Now, if you want to go further and add optimizations to that compiled code including profiling and other stuff… then it becomes much more complicated, sure.

But going from Vec<BytecodeInstr> to machine code is trivial and obvious step.

That's is why people are not trying to provide safe crates which make this step easy: since the next step (actual generation of machine code) is, by definition, unsafe… why try to avoid it in the first step?

My intuition, which might be wrong, is that the hard part of JIT is the optimizations part, as well as tracing and hot spotting; and that the gap between a "dumb bytecoder compiler" and a "JIT" is huge.

Ah okay. When your original post said the definition of a struct is only known at runtime, I interpreted that as being able to define new classes or add new properties while the code is being executed (similar to JavaScript or Python).

I guess the point about JITs was less about the JIT compilation to machine code and optimisation, and more about how the runtime needs to understand all the types that are available when a program is running so we can generate those fast accessors during execution and when an object's properties are changing.

The major thing about bytecode interpreters is that bytecodes are (generally) not statically typed.
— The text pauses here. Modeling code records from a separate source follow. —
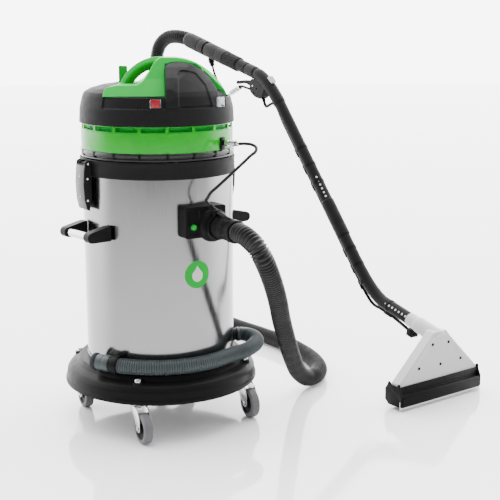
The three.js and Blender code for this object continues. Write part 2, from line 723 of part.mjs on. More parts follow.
// quick coupler: a stepped body with a sliding collar round its waist
function couplerBody(start, end) {
  return sleeveAlongX([
    [start, 3], [start, 7], [start + 8, 7], [start + 8, 5.5], [end - 14, 5.5], [end - 14, 6.5],
    [end - 8, 6.5], [end - 3, 4.6], [end - 3, 3],
  ], 8);
}

function couplerCollar(start, end) {
  return sleeveAlongX([
    [start + 13, 6], [start + 13, 8.5], [end - 15, 8.5], [end - 15, 6],
  ], 8);
}

const couplerPlace = frameAt(0, 0, COUPLER_ANGLE);
const raised = (manifold, height) => shell(manifold).translate(0, 0, height);
add('ring_nipple', ringNipple(), blackPlastic, couplerPlace);
add('ring_coupler', raised(couplerBody(NIPPLE_END + GAP, COUPLER_END), COUPLER_Z), brass, couplerPlace);
add('ring_coupler_collar', raised(couplerCollar(NIPPLE_END + GAP, COUPLER_END), COUPLER_Z), brightSteel,
  couplerPlace);

const atInlet = (point) => new THREE.Vector3(...point)
  .applyAxisAngle(new THREE.Vector3(0, 0, 1), radians(INLET_ANGLE))
  .add(new THREE.Vector3(inletX, inletY, 0))
  .toArray();
const leadRoute = [
  polar(COUPLER_END - 3 + GAP, COUPLER_ANGLE, COUPLER_Z),
  polar(272, COUPLER_ANGLE, COUPLER_Z + 1),
  [237, -168, 752],
  [247, -178, 746],
  [245, -188, 737],
  [231, -198, 727],
  [214, -208, 713],
  [198, -217, 700],
  [170, -227, 676],
  [147, -232, 656],
  [129, -232, 640],
  [121, -227, 626],
  atInlet([250, -26.9, INLET_Z + 66.2]),
  atInlet([254.4, -19.9, INLET_Z + 55.4]),
];
add('solution_lead', tube(leadRoute, LEAD_R, 8, 22), hoseBlack);

// ---------- hand wand: everything here is laid out in the wand's own upright plane ----------
const wand = frameAt(...WAND_FOOT, WAND_HEADING);
const [FOOT_END, LOWER_CORNER, UPPER_CORNER, HOSE_END] = WAND_CORNERS;
const inPlane = ([s, z]) => [s, 0, z];
const between = (from, to, t) => [from[0] + (to[0] - from[0]) * t, from[1] + (to[1] - from[1]) * t];

// a sleeve whose axis runs from one in-plane point to another, from a loop of [distance, radius] points
function sleeveBetween(from, to, loop, sides = 16) {
  const heading = Math.atan2(to[1] - from[1], to[0] - from[0]);
  const sleeve = shell(sleeveAlongX(loop, sides));
  return solid(sleeve.rotateY(-heading).translate(from[0], 0, from[1]));
}

const JOINT_T = 0.335; // where the sleeve joint sits along the long straight run
const joint = between(LOWER_CORNER, UPPER_CORNER, JOINT_T);

// the straight runs of the wand are joined by two gentle bends, which reach back and on by these lengths
const BEND_REACH = { lower: [55, 130], upper: [125, 62] };
const BEND_STEPS = 7;

function towards(from, to, length) {
  const span = Math.hypot(to[0] - from[0], to[1] - from[1]);
  return between(from, to, length / span);
}

// one step for each straight run, the rest for the bend between them
class Bend extends THREE.Curve {
  constructor(before, corner, after, [back, on]) {
    super();
    const v = (point) => new THREE.Vector3(...inPlane(point));
    const start = towards(corner, before, back);
    const end = towards(corner, after, on);
    this.runs = [
      new THREE.LineCurve3(v(before), v(start)),
      new THREE.QuadraticBezierCurve3(v(start), v(corner), v(end)),
      new THREE.LineCurve3(v(end), v(after)),
    ];
  }

  getPointAt(t) {
    const step = t * BEND_STEPS;
    if (step < 1) return this.runs[0].getPoint(step);
    if (step > BEND_STEPS - 1) return this.runs[2].getPoint(step - BEND_STEPS + 1);
    return this.runs[1].getPoint((step - 1) / (BEND_STEPS - 2));
  }

  getTangentAt(t) {
    const reach = 1e-4;
    const ahead = this.getPointAt(Math.min(t + reach, 1));
    return ahead.sub(this.getPointAt(Math.max(t - reach, 0))).normalize();
  }
}

// hollow round tube along a path in the wand's plane
function wandTube(path) {
  const section = new THREE.Shape(ringPoints(TUBE_R, 12));
  section.holes.push(new THREE.Path(ringPoints(TUBE_R - 2.5, 12)));
  return new THREE.ExtrudeGeometry(section, { steps: BEND_STEPS, extrudePath: path, bevelEnabled: false });
}

function ringPoints(radius, sides) {
  return arc(0, 0, radius, 0, 360 - 360 / sides, sides - 1).map(([x, y]) => new THREE.Vector2(x, y));
}

const lowerTubePath = new Bend(FOOT_END, LOWER_CORNER, towards(joint, LOWER_CORNER, GAP), BEND_REACH.lower);
const upperTubePath = new Bend(joint, UPPER_CORNER, towards(UPPER_CORNER, HOSE_END, 90), BEND_REACH.upper);

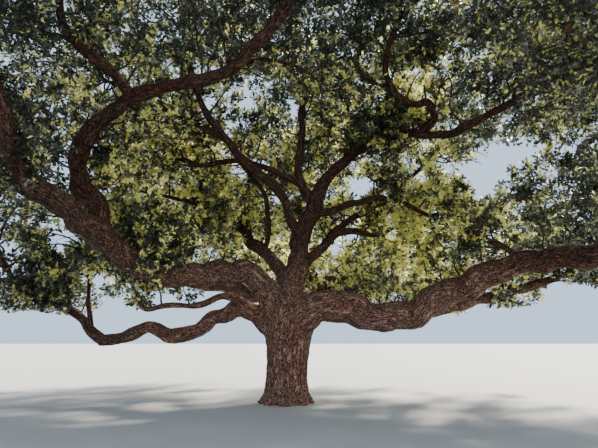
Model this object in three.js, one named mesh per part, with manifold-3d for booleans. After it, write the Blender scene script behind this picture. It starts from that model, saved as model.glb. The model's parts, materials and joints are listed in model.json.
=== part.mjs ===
// A big old live oak: a short stout trunk, long low boughs that sweep out near the ground,
// an upright leader that forks, and a wide open crown of leafy masses.
// Millimetres, +Z up. The origin is the middle of the flat cut at ground level. +X is to the
// right and -Y to the front, as the tree is seen with the low boughs left and right.
import * as THREE from 'three';
import Module from 'manifold-3d';

const wasm = await Module();
wasm.setup();

const METRE = 1000;
const GAP = 0.3; // between neighbouring solids
const UP = new THREE.Vector3(0, 0, 1);
const GOLDEN_ANGLE = Math.PI * (3 - Math.sqrt(5));

// Trunk: half widths at heights above the ground, in metres, from the root flare to the fork
const TRUNK = {
  sides: 20,
  profile: [
    [0, 0.76], [0.1, 0.67], [0.28, 0.6], [0.6, 0.57], [1.0, 0.56],
    [1.4, 0.59], [1.7, 0.66], [2.0, 0.74], [2.3, 0.72], [2.6, 0.56], [2.8, 0.4],
  ],
  flareHeight: 0.35,
  flareDepth: 0.13, // of the half width, for the root ridges at the ground
  flutes: 7,
  lean: 0.09, // metres that the fork stands to the right of the foot
};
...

Instead, you'll have instructions like "read property X from the object at the top of the stack", and leave it up to the interpreter to figure out access and types. That almost always necessitates a hashmap or similar data structure that looks things up dynamically and stores data on the heap.

That said, if your programming language is statically typed, you know all the properties and types so the bytecode compiler can turn a.b.c into something like "load the variable at the top of the stack, push the element in the object's second slot onto the stack, push that object's third slot onto the stack".